Can you reproduce the data beneath, keeping every line exact?

_Collected material_.
****

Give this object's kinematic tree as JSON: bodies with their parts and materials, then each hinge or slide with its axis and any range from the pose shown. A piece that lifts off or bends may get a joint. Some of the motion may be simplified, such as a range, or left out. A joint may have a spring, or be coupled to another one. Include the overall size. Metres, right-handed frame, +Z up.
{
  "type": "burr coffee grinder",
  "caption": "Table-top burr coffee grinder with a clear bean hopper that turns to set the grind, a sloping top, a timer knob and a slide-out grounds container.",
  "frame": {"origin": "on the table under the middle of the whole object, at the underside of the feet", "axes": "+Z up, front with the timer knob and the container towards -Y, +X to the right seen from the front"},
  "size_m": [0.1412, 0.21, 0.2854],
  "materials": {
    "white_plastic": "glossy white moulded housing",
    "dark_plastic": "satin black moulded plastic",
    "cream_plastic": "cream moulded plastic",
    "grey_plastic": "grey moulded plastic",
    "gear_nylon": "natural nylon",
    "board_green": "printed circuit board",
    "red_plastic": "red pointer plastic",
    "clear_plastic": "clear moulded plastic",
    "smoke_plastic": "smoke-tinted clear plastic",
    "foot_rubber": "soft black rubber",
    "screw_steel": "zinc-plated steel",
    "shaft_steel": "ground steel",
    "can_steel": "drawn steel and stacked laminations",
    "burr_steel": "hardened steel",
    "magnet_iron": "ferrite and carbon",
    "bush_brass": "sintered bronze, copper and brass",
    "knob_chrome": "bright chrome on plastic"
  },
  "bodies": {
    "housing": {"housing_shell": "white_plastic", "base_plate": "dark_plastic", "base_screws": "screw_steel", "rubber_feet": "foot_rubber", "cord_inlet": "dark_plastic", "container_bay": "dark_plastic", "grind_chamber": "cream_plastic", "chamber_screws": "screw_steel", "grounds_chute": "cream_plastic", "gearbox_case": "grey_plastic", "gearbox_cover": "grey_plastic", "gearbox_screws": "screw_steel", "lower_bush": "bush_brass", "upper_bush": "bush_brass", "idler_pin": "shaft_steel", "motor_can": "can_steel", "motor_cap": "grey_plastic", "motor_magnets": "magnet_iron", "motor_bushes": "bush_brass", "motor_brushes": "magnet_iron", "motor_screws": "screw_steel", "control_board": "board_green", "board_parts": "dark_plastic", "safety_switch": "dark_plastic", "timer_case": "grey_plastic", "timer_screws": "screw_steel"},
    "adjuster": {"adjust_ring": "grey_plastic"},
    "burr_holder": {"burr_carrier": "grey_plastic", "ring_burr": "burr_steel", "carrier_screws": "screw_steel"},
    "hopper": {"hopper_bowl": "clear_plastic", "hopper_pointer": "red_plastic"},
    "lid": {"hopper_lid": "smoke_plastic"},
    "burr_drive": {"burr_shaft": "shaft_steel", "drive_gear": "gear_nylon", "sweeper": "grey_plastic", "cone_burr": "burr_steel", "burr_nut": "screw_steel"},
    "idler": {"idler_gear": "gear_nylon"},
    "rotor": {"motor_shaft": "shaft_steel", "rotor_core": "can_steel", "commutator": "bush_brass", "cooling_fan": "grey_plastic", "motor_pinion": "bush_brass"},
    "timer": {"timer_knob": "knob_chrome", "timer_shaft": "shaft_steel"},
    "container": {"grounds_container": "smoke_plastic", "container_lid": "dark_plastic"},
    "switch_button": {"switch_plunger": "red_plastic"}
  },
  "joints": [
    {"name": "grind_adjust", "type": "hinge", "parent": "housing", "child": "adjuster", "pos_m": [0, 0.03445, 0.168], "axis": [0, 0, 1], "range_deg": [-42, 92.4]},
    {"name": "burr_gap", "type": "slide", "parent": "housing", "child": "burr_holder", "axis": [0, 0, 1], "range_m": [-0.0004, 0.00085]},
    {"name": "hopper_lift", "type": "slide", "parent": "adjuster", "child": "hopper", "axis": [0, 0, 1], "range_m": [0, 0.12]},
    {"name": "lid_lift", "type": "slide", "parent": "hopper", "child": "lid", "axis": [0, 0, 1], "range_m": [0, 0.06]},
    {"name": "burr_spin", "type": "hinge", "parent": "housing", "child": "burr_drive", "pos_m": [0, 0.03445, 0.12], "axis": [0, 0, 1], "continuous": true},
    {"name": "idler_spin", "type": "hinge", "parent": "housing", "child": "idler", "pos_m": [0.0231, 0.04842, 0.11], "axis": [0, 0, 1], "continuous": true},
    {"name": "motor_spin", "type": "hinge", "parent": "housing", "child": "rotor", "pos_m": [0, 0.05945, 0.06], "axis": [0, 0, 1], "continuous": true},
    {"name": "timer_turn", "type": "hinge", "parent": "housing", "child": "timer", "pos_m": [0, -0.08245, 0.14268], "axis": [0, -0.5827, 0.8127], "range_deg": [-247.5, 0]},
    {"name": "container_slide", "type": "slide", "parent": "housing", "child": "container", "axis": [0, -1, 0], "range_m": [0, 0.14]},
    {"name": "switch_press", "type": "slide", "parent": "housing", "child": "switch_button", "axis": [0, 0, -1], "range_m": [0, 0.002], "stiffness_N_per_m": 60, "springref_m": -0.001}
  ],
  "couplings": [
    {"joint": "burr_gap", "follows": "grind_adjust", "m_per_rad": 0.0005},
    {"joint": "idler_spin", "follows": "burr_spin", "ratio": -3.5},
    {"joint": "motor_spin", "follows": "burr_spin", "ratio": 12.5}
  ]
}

****

_Solution below_.
Give this object's kinematic tree as JSON: bodies with their parts and materials, then each hinge or slide with its axis and any range from the pose shown. A piece that lifts off or bends may get a joint. Some of the motion may be simplified, such as a range, or left out. A joint may have a spring, or be coupled to another one. Include the overall size. Metres, right-handed frame, +Z up.
{
  "type": "burr coffee grinder",
  "caption": "Table-top burr coffee grinder with a clear bean hopper that turns to set the grind, a sloping top, a timer knob and a slide-out grounds container.",
  "frame": {"origin": "on the table under the middle of the whole object, at the underside of the feet", "axes": "+Z up, front with the timer knob and the container towards -Y, +X to the right seen from the front"},
  "size_m": [0.1412, 0.21, 0.2854],
  "materials": {
    "white_plastic": "glossy white moulded housing",
    "dark_plastic": "satin black moulded plastic",
    "cream_plastic": "cream moulded plastic",
    "grey_plastic": "grey moulded plastic",
    "gear_nylon": "natural nylon",
    "board_green": "printed circuit board",
    "red_plastic": "red pointer plastic",
    "clear_plastic": "clear moulded plastic",
    "smoke_plastic": "smoke-tinted clear plastic",
    "foot_rubber": "soft black rubber",
    "screw_steel": "zinc-plated steel",
    "shaft_steel": "ground steel",
    "can_steel": "drawn steel and stacked laminations",
    "burr_steel": "hardened steel",
    "magnet_iron": "ferrite and carbon",
    "bush_brass": "sintered bronze, copper and brass",
    "knob_chrome": "bright chrome on plastic"
  },
  "bodies": {
    "housing": {"housing_shell": "white_plastic", "base_plate": "dark_plastic", "base_screws": "screw_steel", "rubber_feet": "foot_rubber", "cord_inlet": "dark_plastic", "container_bay": "dark_plastic", "grind_chamber": "cream_plastic", "chamber_screws": "screw_steel", "grounds_chute": "cream_plastic", "gearbox_case": "grey_plastic", "gearbox_cover": "grey_plastic", "gearbox_screws": "screw_steel", "lower_bush": "bush_brass", "upper_bush": "bush_brass", "idler_pin": "shaft_steel", "motor_can": "can_steel", "motor_cap": "grey_plastic", "motor_magnets": "magnet_iron", "motor_bushes": "bush_brass", "motor_brushes": "magnet_iron", "motor_screws": "screw_steel", "control_board": "board_green", "board_parts": "dark_plastic", "safety_switch": "dark_plastic", "timer_case": "grey_plastic", "timer_screws": "screw_steel"},
    "adjuster": {"adjust_ring": "grey_plastic"},
    "burr_holder": {"burr_carrier": "grey_plastic", "ring_burr": "burr_steel", "carrier_screws": "screw_steel"},
    "hopper": {"hopper_bowl": "clear_plastic", "hopper_pointer": "red_plastic"},
    "lid": {"hopper_lid": "smoke_plastic"},
    "burr_drive": {"burr_shaft": "shaft_steel", "drive_gear": "gear_nylon", "sweeper": "grey_plastic", "cone_burr": "burr_steel", "burr_nut": "screw_steel"},
    "idler": {"idler_gear": "gear_nylon"},
    "rotor": {"motor_shaft": "shaft_steel", "rotor_core": "can_steel", "commutator": "bush_brass", "cooling_fan": "grey_plastic", "motor_pinion": "bush_brass"},
    "timer": {"timer_knob": "knob_chrome", "timer_shaft": "shaft_steel"},
    "container": {"grounds_container": "smoke_plastic", "container_lid": "dark_plastic"},
    "switch_button": {"switch_plunger": "red_plastic"}
  },
  "joints": [
    {"name": "grind_adjust", "type": "hinge", "parent": "housing", "child": "adjuster", "pos_m": [0, 0.03445, 0.168], "axis": [0, 0, 1], "range_deg": [-42, 92.4]},
    {"name": "burr_gap", "type": "slide", "parent": "housing", "child": "burr_holder", "axis": [0, 0, 1], "range_m": [-0.0004, 0.00085]},
    {"name": "hopper_lift", "type": "slide", "parent": "adjuster", "child": "hopper", "axis": [0, 0, 1], "range_m": [0, 0.12]},
    {"name": "lid_lift", "type": "slide", "parent": "hopper", "child": "lid", "axis": [0, 0, 1], "range_m": [0, 0.06]},
    {"name": "burr_spin", "type": "hinge", "parent": "housing", "child": "burr_drive", "pos_m": [0, 0.03445, 0.12], "axis": [0, 0, 1], "continuous": true},
    {"name": "idler_spin", "type": "hinge", "parent": "housing", "child": "idler", "pos_m": [0.0231, 0.04842, 0.11], "axis": [0, 0, 1], "continuous": true},
    {"name": "motor_spin", "type": "hinge", "parent": "housing", "child": "rotor", "pos_m": [0, 0.05945, 0.06], "axis": [0, 0, 1], "continuous": true},
    {"name": "timer_turn", "type": "hinge", "parent": "housing", "child": "timer", "pos_m": [0, -0.08245, 0.14268], "axis": [0, -0.5827, 0.8127], "range_deg": [-247.5, 0]},
    {"name": "container_slide", "type": "slide", "parent": "housing", "child": "container", "axis": [0, -1, 0], "range_m": [0, 0.14]},
    {"name": "switch_press", "type": "slide", "parent": "housing", "child": "switch_button", "axis": [0, 0, -1], "range_m": [0, 0.002], "stiffness_N_per_m": 60, "springref_m": -0.001}
  ],
  "couplings": [
    {"joint": "burr_gap", "follows": "grind_adjust", "m_per_rad": 0.0005},
    {"joint": "idler_spin", "follows": "burr_spin", "ratio": -3.5},
    {"joint": "motor_spin", "follows": "burr_spin", "ratio": 12.5}
  ]
}